Tanzania is the African nation that has been the recipient of tire largest amount of foreign aid and has been frequently described as Robert McNamara’s pet project, and former President Julius Nyrere was frequently held up as a model African ruler. But despite massive infusions of aid from the World Bank and from Scandinavian countries throughout the 1970’s, growth in agriculture and in industry actually slowed in 1978-79. By 1979, even President Nyrere was admitting his defeat on all fronts, and in 1990, worn out by his well-subsidized efforts to create a socialist state, he resigned in despair from all politics.
Similar stories can be told of Mozambique or Mexico or Somalia. The 1992 U.N./U.S. invasion of Somalia was undertaken, according to the American press, with the purest motives ever known for a military action: undiluted altruism. Months before President Bush decided to send in the Marines, he and the rest of the country had been subjected to pictures of starving Somalis on the evening news. The whole affair, from first to last, was a political melodrama, and no one should have been surprised by the cameras and klieg lights covering the Marine landing.
Were the Somalis suffering because the West had neglected to send them aid? On the contrary, it is far more likely that our aid made the trouble in the first place. In fact, the United States and other Western nations had heavily subsidized the crumbling regime with lavish annual donations. By 1987, debt-service obligations were 167 percent of Somalia’s $130 million export earnings —as opposed to $400 million in foreign aid. Somalia was, in fact, the recipient of America’s largest aid program in sub-Saharan Africa.
Not all the dollars spent, however, went to feed starving Somalis. USAID workers were said to live on a lavish scale with a 25 percent bonus for serving in a hardship country. Provided with all the amenities—luxury hotels, beach clubs, fine restaurants—the Western aid workers failed to deliver relief in 1987, partly because of interagency bickering among the representatives of USAID, UNICEF, Oxfam, WHO, etc. Little had improved by 1992, and at the time of the American invasion, the Washington Post recounted how 15 people a day were dying of thirst in one settlement because the UNHCR office was haggling with a local contractor over the price of putting in a well.
If international relief governmental or professional, is by and large a failure, the humane person does have other options. He might, for example, practice charity closer to home, where it is possible to become personally involved and where it is much easier to monitor the honesty and effectiveness of relief programs. Mother Teresa, when a Milwaukee woman volunteered to come and assist her in India, told the woman to do good in her own hometown, to find Calcutta in Milwaukee.
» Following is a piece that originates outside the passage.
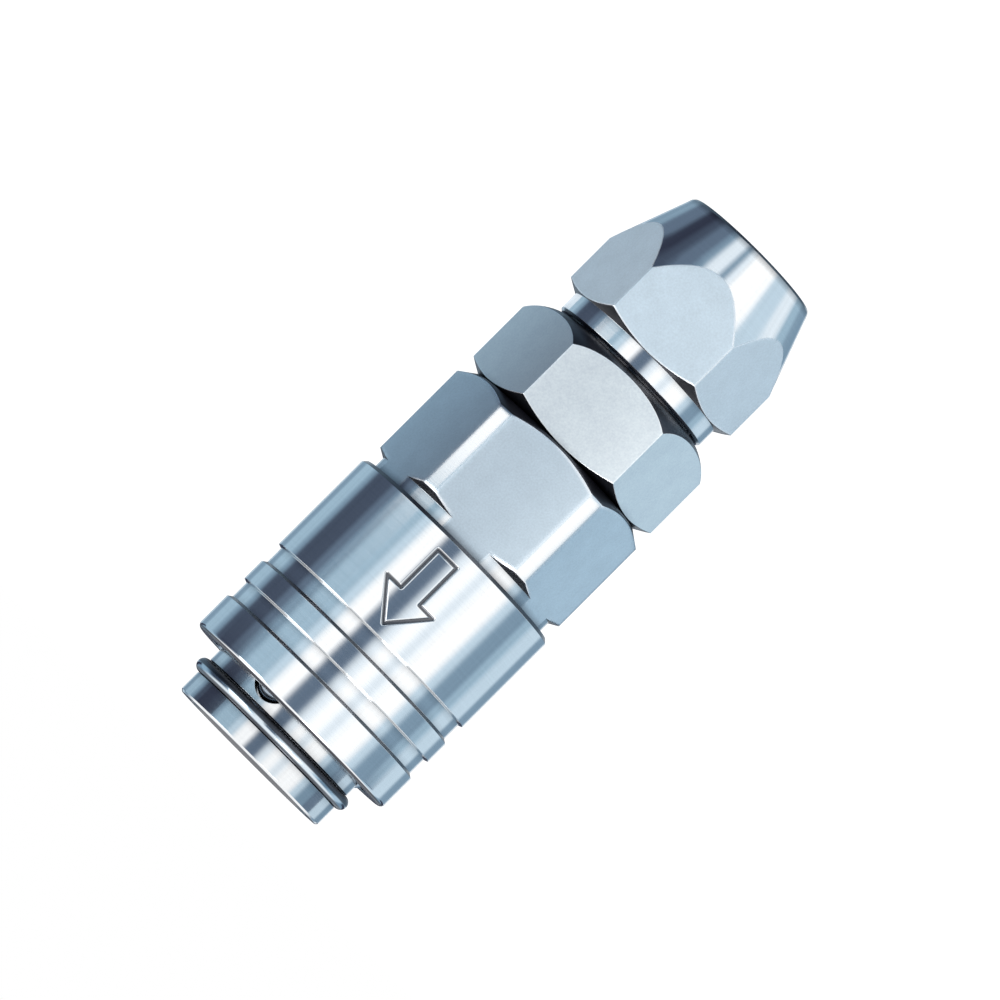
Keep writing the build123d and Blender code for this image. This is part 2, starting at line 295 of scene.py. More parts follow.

Charity does begin at home, and the burden of charity is most easily discharged toward those with whom we are already connected by bonds of blood and experience. Charity toward strangers requires effort, and the more foreign the stranger, the greater the effort required. I am speaking, now, of that natural charity, which grows and expands with the maturing conscience of the individual, in distinction from what is generally known as “compassion,” the artificial sense of benevolence we are taught to feel in doing good deeds by long distance. In this case, the reverse is true. People who will not take a bowl of soup to a sick neighbor will weep over the fate of starving Albanians whose pictures they have seen on television.
All these goals are laudable in themselves, and worthy men and women may well choose to devote themselves to pursuing the welfare of foreigners as a sort of special vocation, but what seems to be far more common is the telescopic philanthropy of Dickens’ Mrs. Jellaby, whose eyes —so farsighted that “they could see nothing nearer than Africa”—overlooked the needs of children, friends, and neighbors. One American thinker put the whole problem in a nutshell: “Why don’t you mind your own business, ’cause if you’d mind your business, then you won’t be minding mine.”
So we see today, people who neglect their own children — send them to public schools and give them unrestricted access to TV—are getting teary-eyed over a Cuban kid they will never meet. A famous Unionist judge in Charleston once remarked that South Carolina was too small to be a nation and too big to be a lunatic asylum. The United States today has apparently grown too big to be a nation, but it is still a lunatic asylum.